Wrong. My stupidity didn't end there. I somehow forgot about the part where I don't live in California anymore, and I can't just put my groceries in the back of my car and be on my way. So, long story short, I had to walk about two miles with six bags of groceries, pretty much everything falling out of torn bags. Several kind locals and tourists offered to help me home. I was humiliated. But I thought more about it, and this too was a lesson. Next time I'll remember the intrinsic goodness of people who are willing to help, and I'll be sure to do the same for somebody else. (Also I'll just go to a closer grocery store and bring more bags lol).


I wish I could say this was the end of the culture shock whirlwind. Nope. I won't go into every detail, but to make a very long story short, I went to Ikea today (5 miles away) and it took five hours. I got stranded at two bus stations. Three buses didn't even show up. Eventually, my roommate and I got on the right bus. We figured out how to buy tickets and validate them. We laughed our faces off as we stood in the middle of the bus, struggling to stand up straight as it swerved around the city streets. Did we look like absolute psychopathic tourists? Yes. Will I also cherish that memory for the rest of my life? Most definitely.

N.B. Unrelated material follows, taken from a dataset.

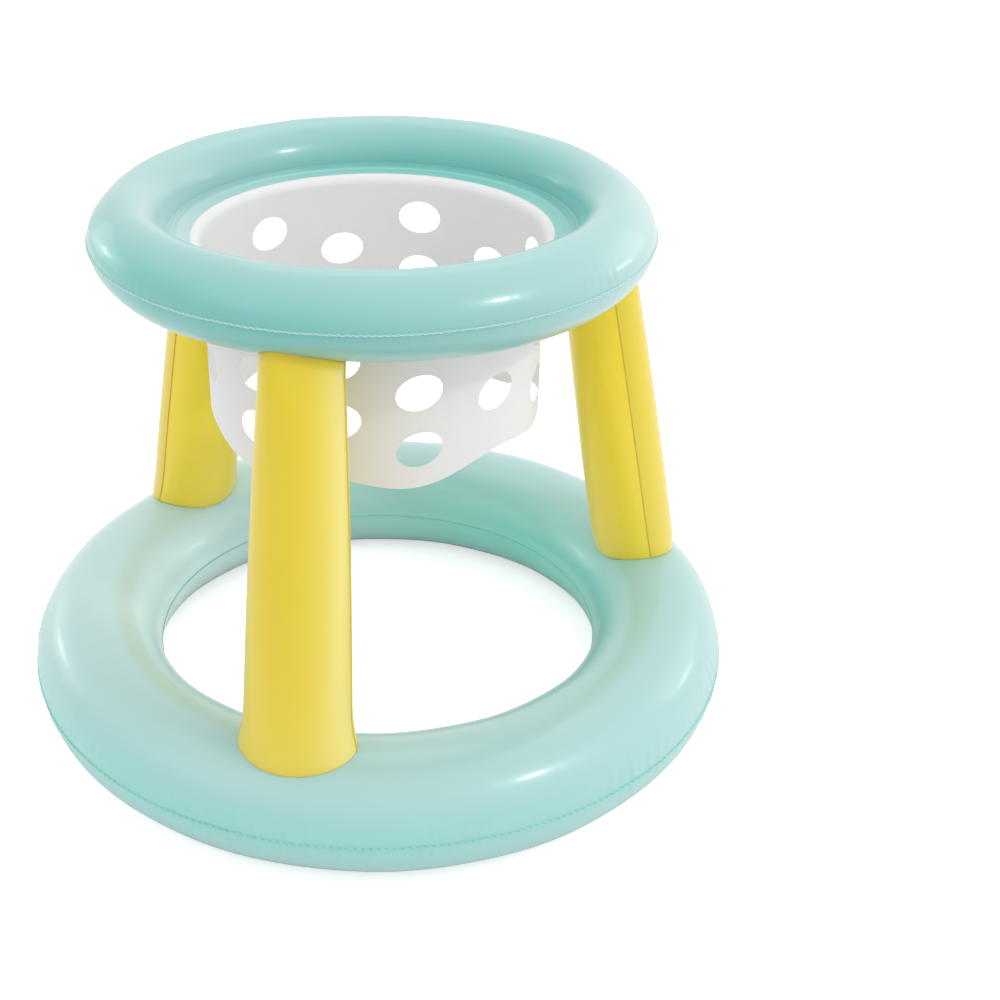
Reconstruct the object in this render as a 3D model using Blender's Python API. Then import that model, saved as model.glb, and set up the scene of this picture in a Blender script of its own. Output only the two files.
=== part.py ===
# A floating basketball hoop for a swimming pool, inflated.
# A wide base ring of vinyl film floats on the water. Three tapered air columns stand on it and carry
# the hoop ring, whose inner flange holds a punched vinyl net. Each ring has its own recessing valve.
# Metres, +Z up. The rings turn about Z and the base ring rests on Z = 0.

import math

import bmesh
import bpy
from mathutils import Matrix, Vector

# Driving dimensions
FILM = 0.0004  # thickness of the vinyl film
GAP = 0.0003  # between pieces that touch
LIP = 0.002  # width of the welded edge outside a tube

BASE_WIDTH = 0.670  # across the outer weld
BASE_HOLE = 0.419  # across the inner weld
BASE_CROWN = 0.273  # distance of the tube's top from the centre
BASE_SEAM_Z = 0.054
BASE_TOP_Z = 0.108
BASE_FLAT = 0.016  # width of the strip that rests on the ground
BASE_POINT = 0.85  # how pointed the tube is at its outer weld, 1 being round

HOOP_WIDTH = 0.494  # across the outer weld
HOOP_BORE = 0.358  # across the inside of the tube
HOOP_CROWN = 0.2125
HOOP_SEAM_Z = 0.467
HOOP_TOP_Z = 0.5045
HOOP_BOTTOM_Z = 0.4275
HOOP_POINT = 1.6
FLANGE_RADIUS = 0.158  # inner edge of the flange that carries the net
FLANGE_DROP = 0.004  # how much lower that edge lies than the weld

LEG_COUNT = 3
LEG_TURN = -105.0  # direction of the first leg, in degrees from +X
LEG_FOOT = (0.275, 0.090)  # distance from the centre and height of a point low on the leg's axis
LEG_HEAD = (0.2115, 0.430)  # and of a point high on it
FOOT_HALF_WIDTH = 0.0470  # round the ring
FOOT_HALF_DEPTH = 0.0402  # towards the centre and away from it
HEAD_HALF_WIDTH = 0.0312
HEAD_HALF_DEPTH = 0.0325
FOOT_FLARE = 0.0030  # extra half width where the leg is welded to the base ring
FOOT_TUCK = 0.0025  # and half depth lost there
HEAD_FLARE = 0.0010
FLARE_LENGTH = 0.018
HEAD_PINCH = 0.0100  # how far the inner side is drawn in, to land under the hoop ring's tube
PINCH_LENGTH = 0.050
LEG_BURY = 0.007  # how far a leg is drawn into a ring before it is trimmed to it
VENT_RADIUS = 0.008  # air passes between the base ring and a leg here

NET_RADIUS = 0.150
NET_WELD = 0.0075  # width of the net's rim under the flange
NET_BEND = 0.008
NET_DEPTH = 0.157  # from the flange's edge to the middle of the wavy hem
HEM_WAVE = 0.006
HOLE_COLUMNS = 12
COLUMN_TURN = -77.0  # direction of the first column, in degrees
LOBE_ROWS = (0.072, 0.125)  # depths of the holes above a lobe of the hem
VALLEY_ROWS = (0.045, 0.098)  # and above a valley
HOLE_SIZE = (0.041, 0.031)
HOLE_TILT = 4.0

VALVE_TURN = LEG_TURN + 180.0
VALVE_RISE = 45.0  # place round the tube, in degrees above its outer weld
VALVE_BORE = 0.0080  # radius, as are the valve's other round sizes
VALVE_FLANGE = 0.0150
VALVE_PLATE = 0.0010
FILM_HOLE = 0.0084
SKIRT_WALL = 0.0006
SKIRT_CUFF = 0.0020  # straight length at each end of the skirt
STEM_RADIUS = 0.0048
STEM_BORE = 0.0033
STEM_RIM = 0.0062
STEM_TOP = 0.0004  # above the ring's surface, with the valve pushed in
STEM_LENGTH = 0.0150
PLUG_RADIUS = 0.0029
PLUG_TIP = 0.0019
PLUG_LENGTH = 0.0041
CAP_RADIUS = 0.0050
CAP_THICKNESS = 0.0012
STOPPER_HINGE = (-0.0064, 0.0012)  # across and along the valve's axis
STRAP_WIDTH = 0.004
FLAP_RADIUS = 0.0040
FLAP_THICKNESS = 0.0005

# Facets
BASE_STEPS = 48
HOOP_STEPS = 40
DOME_STEPS = 8
LEG_STEPS = 8
HOLE_SIDES = 14
VALVE_STEPS = 16
SMALL_STEPS = 12

MINT = (0.353, 0.631, 0.591)
YELLOW = (0.775, 0.631, 0.064)
WHITE = (0.720, 0.713, 0.706)
CLEAR = (0.650, 0.660, 0.650)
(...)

I got home, attempted to do laundry, accidentally flooded the entire bathroom, and, unsurprisingly, felt very defeated. For about five minutes. Until I realized that all of it was a lesson. Every single mistake I made brought me one step closer to acclimating. Every bus missed brought me one step closer to getting on the right bus next time. It's all a reminder to stop taking what I have at home for granted. A car, a dryer, air conditioning. All of these things I once thought I couldn't live without become so obsolete once you realize that they are luxuries, not necessities. I realized today that had I grown up this way, without all of the luxuries I have back home, I wouldn't question for one second whether or not this lifestyle is doable. It is. It can be done. It just takes patience and being willing to make mistakes and embrace that the hard days are some of the most important ones.


I'm not writing this post to complain about these silly, little mishaps. Rather, I'm writing this because as I think back on these experiences, all I can do is laugh. What was embarrassing or devastating or frustrating yesterday, is nothing but funny today. And it'll be even funnier tomorrow.


I hope that some of my friends here in Florence read this post and realize that they aren't alone. This isn't easy. But how lucky are we to get to experience this? The duality is a confusing one. On the one hand, we're all so grateful to be doing this. On the other hand, it's so easy to sweat the small stuff. So here's my advice: give yourself a minute. Or five. Or maybe even an hour. Break down, sweat the small stuff. Get frustrated by the change. But then, you have to pick yourself back up. Because if we don't look at the bigger picture, we're going to miss the beauty that is quite literally at our fingertips.